Shingles - No Need to Suffer!

Fall 2003 CSANews Issue 48  |  Posted date : Apr 25, 2007.Back to list

Shingles (herpes zoster) is caused by the chicken pox virus. A person who has had chicken pox, usually as a child, retains the virus which comes out from a dormant stage at the end of a nerve root. This occurs more commonly after the age of 50 and can cause pain, irritation, numbness and a rash. It occurs on one side of the body and, when involving the face, can cause serious eye complications. It is only contagious to persons who have never had chicken pox and cannot be transmitted as shingles per se. The condition often presents initially as pain in one side of the body and is difficult to diagnose at this stage, but is often suggestive. Once the rash occurs, the diagnosis can be confirmed and at this stage, it's important for you to see a doctor immediately because effective treatment in the form of antiviral medication is now available.

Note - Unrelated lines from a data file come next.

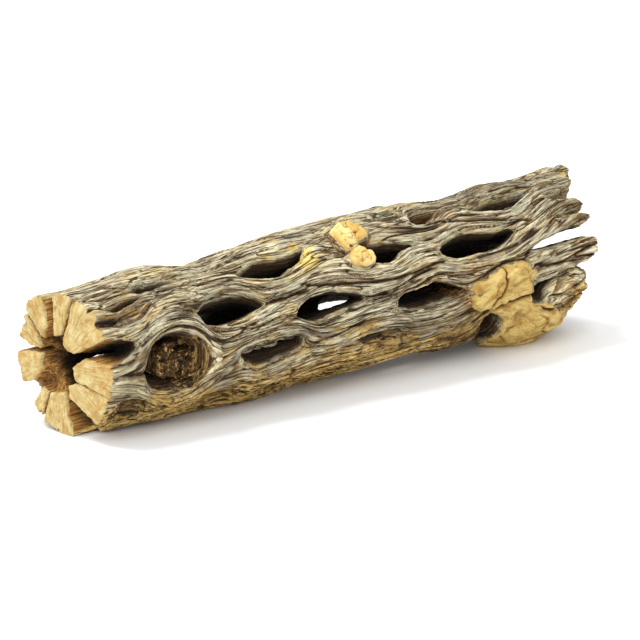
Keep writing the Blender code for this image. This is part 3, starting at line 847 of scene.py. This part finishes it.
ragged = noise3(P / 3.0, 96)
# dark blots on the recesses, the knob's crevice and the cut end: painted shade, partly dark rusty colour left of the
# knob
attribute("dark", stain_light_and_shade_blots(((178, -48, 12, 10), (187, -32, 5, 6), (190, -50, 4, 9), (183, -20, 6, 2), (57, -45, 7, 5), (83, -52, 8, 3), (112, -52, 8, 3),
                         (16, -36, 6, 5), (40, -8, 3, 5), (20, 2, 2.5, 7), (42, 38, 4, 1.5), (208, -20, 5, 5),
                         (171, -68, 9, 5), (187, -60, 4, 16), (80, -11, 11, 4.5))) + 0.0)
ring_q = np.hypot((vx - sx) / sr, wrap(vt - sa) * MMDEG / ss)
beside = np.interp(wrap(vt), [-180, -140, -96, -75, -48, -30, -20, -10], [180, 188, 197, 194.5, 192.5, 189, 185, 178]) - vx
# crevice beside the knob and inside of the branch socket: painted shade
crevice_shade = step(-1.5, 0.3, beside) * step(9.5, 5.0, beside + 4.0 * ragged) * step(-24, -30, wrap(vt)) * step(-120, -100, wrap(vt)) * step(0.4, 1.2, v_base + 1.0 - vr)
attribute("socket", np.maximum(step(1.12, 1.0, ring_q) * step(0.3, 1.2, depth), crevice_shade))
attribute("shade", stain_light_and_shade_blots(((13, -4, 8, 13), (13, -4, 8, 13), (56, -18, 6, 6), (236, 48, 14, 10), (150, -24, 22, 5), (205, 100, 30, 12), (92, 0, 10, 3))))
attribute("rusty", stain_light_and_shade_blots(((170, 78, 8, 5), (117.5, 66, 2.6, 7), (23, 50, 8, 3.5), (21, 62, 7, 3), (186, -60, 8, 9),
                          (133, 66, 2.5, 5), (170, -6, 5, 4), (178, 8, 6, 3), (52, 22, 4, 2), (176, 16, 9, 2))))
# pale blots on the upper side: painted light, the top lit brighter
attribute("pale", stain_light_and_shade_blots(((158, 67, 34, 8), (118, 42, 16, 5), (44, 100, 30, 10))))
attribute("stub", v_stub)
attribute("core", step(17.0, 11.0, vr))
attribute("cleft", cleft * skin * (1 - smooth_face))
attribute("endx", np.maximum(end_gap, 0))
attribute("farx", np.maximum(far_gap, 0))
attribute("knob", v_knob)
attribute("lemon", lemon)
attribute("pit", under * skin * np.clip(step(0.15, 0.5, noise3((P) / 3.4, 109)) + 0.8 * step(0.12, 0.5, -crumb2), 0, 1))
attribute("spoke", np.stack([vt * MMDEG, vr, vx], 1), "FLOAT_VECTOR")
attribute("plug", step(-0.5, 0.5, sample(plug) - 14) * step(2.2, 0.8, sample(plug) - vr) * step(9.0, 8.0, np.hypot(vx - sx - 2.6, wrap(vt) * MMDEG) - 3.5))

stick = bpy.data.objects.new("driftwood_stick", mesh)
bpy.context.scene.collection.objects.link(stick)


# ---------------------------------------------------------------- material
def rgb(r, g, b):
    return tuple(((c / 255 + 0.055) / 1.055) ** 2.4 if c > 10 else c / 255 / 12.92 for c in (r, g, b)) + (1.0,)


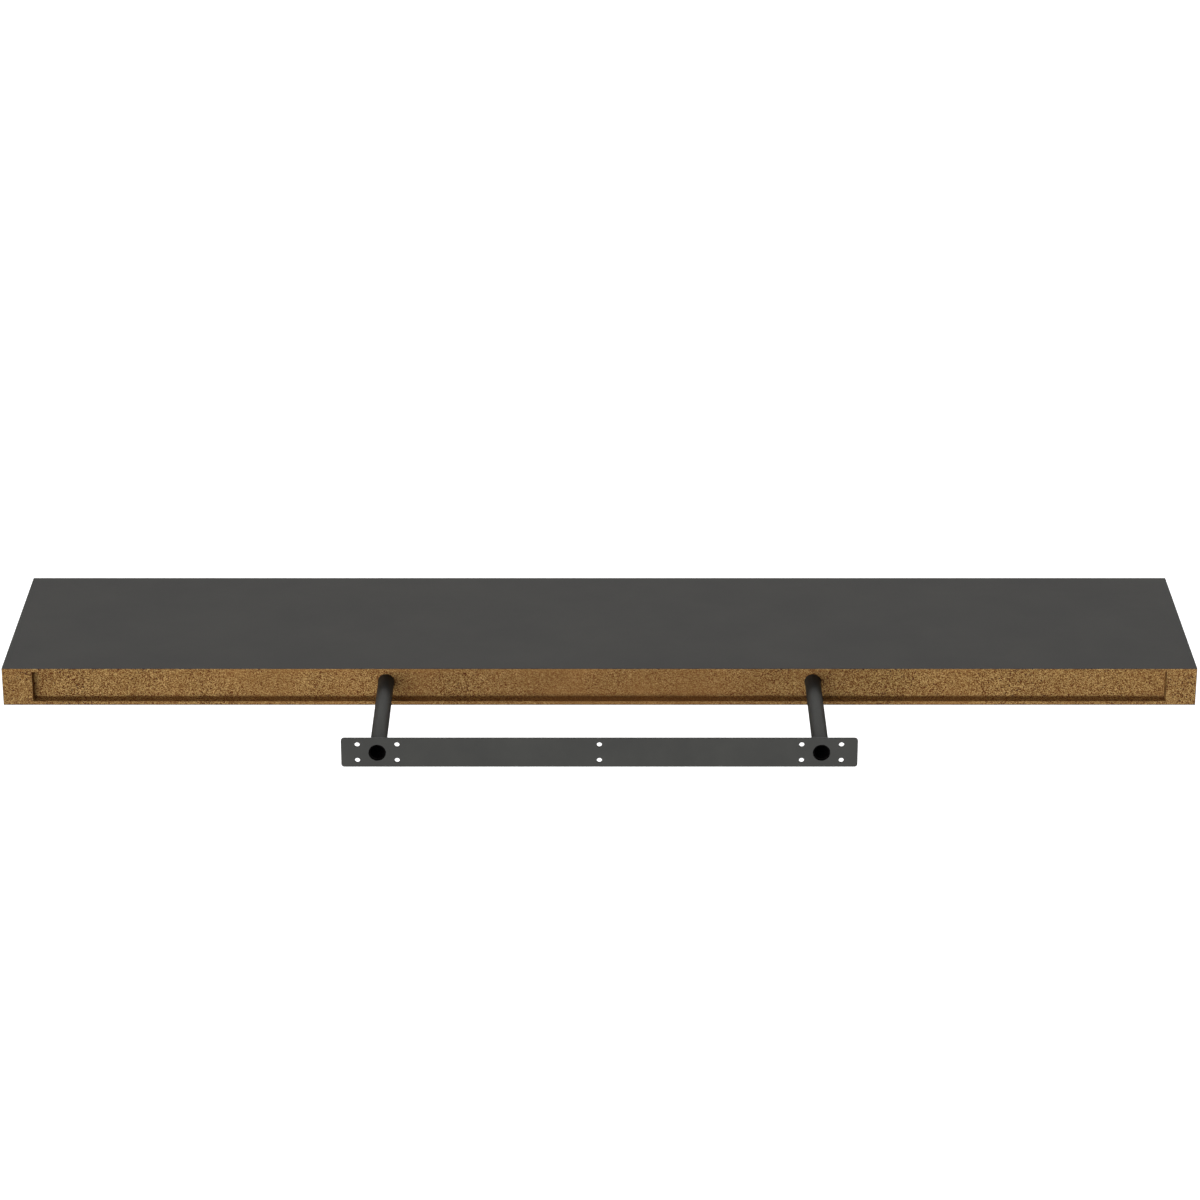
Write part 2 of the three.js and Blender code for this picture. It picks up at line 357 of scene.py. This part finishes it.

The drugs are most effective if taken as soon as possible following the outset of the rash, and are provided by most provincial government plans if this criterion is met. Treatment may not only lessen the signs and symptoms of the acute phase, they may also minimize the duration of "post-herpetic" neuralgia, if it develops. This is the debilitating continued pain from which elderly persons in particular may suffer for months or years after the rash has gone. Shingles is no longer a condition considered to be untreatable. If you suffer the signs and symptoms of possible shingles, seek attention early. You never know what you may be missing!